If you have a number of law enforcement officers from the same agency or region interested in the course, your agency can become a host for your group. The minimum number of participants to hold a course is 8. The hosting agency will be responsible for providing the training space and assisting in filling the seats (whether with their own officers or with co-marketing to other agencies).


Law enforcement officers have a tremendous amount of responsibility bestowed upon them each day; both on and off-duty. As a dedicated officer, your shift never truly ends because you have a duty to act in and out of uniform.


Currently, our country and world has seen increased levels of violence in our schools and public places, particularly with active shooter incidents. With any massacre, experts collect data from after-action reports, conduct interviews with officers and witnesses, and then use this information to improve how law enforcement responds. 


One of these improvements is training officers to respond solo to a threat.


Law enforcement has realized that the greatest enemy in an active shooter incident is time.  Police agencies around the nation transitioned from a hold and wait for S.W.A.T. (Special Weapons and Tactics) protocol to the newly developed Quick Action Deployment Team (also known as “QuAD”), sending their first four arriving officers in immediately.


When every shot fired is potentially a life lost, waiting is not an option.

Even in an urban environment where there are numerous police officers’ minutes away, every second counts. With active shooter incidents lasting approximately 5-10 minutes, officers in scarcely populated rural areas require a single officer tactic to save lives in an active shooter event.

Rural agencies recognize the challenges that the QuAD system presents due to the lack of personnel and response times for backup officers. The single officer approach has been found to be the most deliberate method to get an officer in direct contact with and to neutralize the threat. Even urban agencies with a heavy amount of back-up nearby recognize there is always the potential for an officer to enter alone.

A School Resource Officer (SRO) or an officer that is in close proximity of the attack are two examples of officers who may act alone; therefore, creating the necessity to provide active shooter training for this response.


  • Our approach trains officers to move towards an active shooter just like an officer would make contact with a hostile suspect by triangulating and bounding.


  • These powerful and deliberate tactics will overwhelm the threat and not allow the assailant to have one large target to engage.


The faster an officer intercepts an assailant during an active shooter incident, the faster the shooter(s) plan will be disrupted.


Limiting the assailant’s movement and access to potential victims will reduce the number of lives lost and allow for quicker medical response to injured victims. Once the threat is down and the officer is awaiting resources it is critical for the solo officer to know how to manage the area until back-up arrives. Once resources have arrived on scene, the solo officer will then take a role in holding the scene or assist in treating and evacuating the wounded into a warm zone.

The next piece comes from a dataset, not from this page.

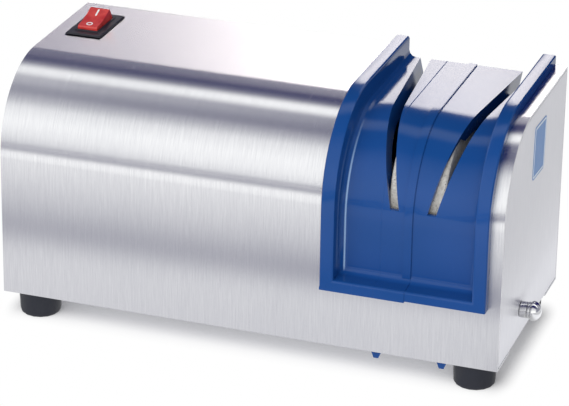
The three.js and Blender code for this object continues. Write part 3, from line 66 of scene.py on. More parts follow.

This 1-day course is open to certified law enforcement officers and security personal for the purpose of training law enforcement professionals on how to respond to an active shooter situation in a school, mall or other public area that is under attack through both classroom and scenario training for officers.


What Makes Our Active Shooter Training for Law Enforcement Program Essential


The active shooter training for law enforcement and police course objectives are:

  • To identify active shooter and active killer threats;

  • To understand one’s direct role in an active shooter situation;

  • To learn critical response tactics as a solo officer or team;

  • To infiltrate the affected area as the responding officer;

  • To implement limited penetration tactics to locate and eliminate the threat;

  • To understand how to manage the scene after the threat is down; and

  • To implement medical trauma training for officers.


Through a mixture of classroom, elaborate scenario-based training, and isolation drills, this police active shooter training will prepare individual officers to respond quickly and confidently to the threat.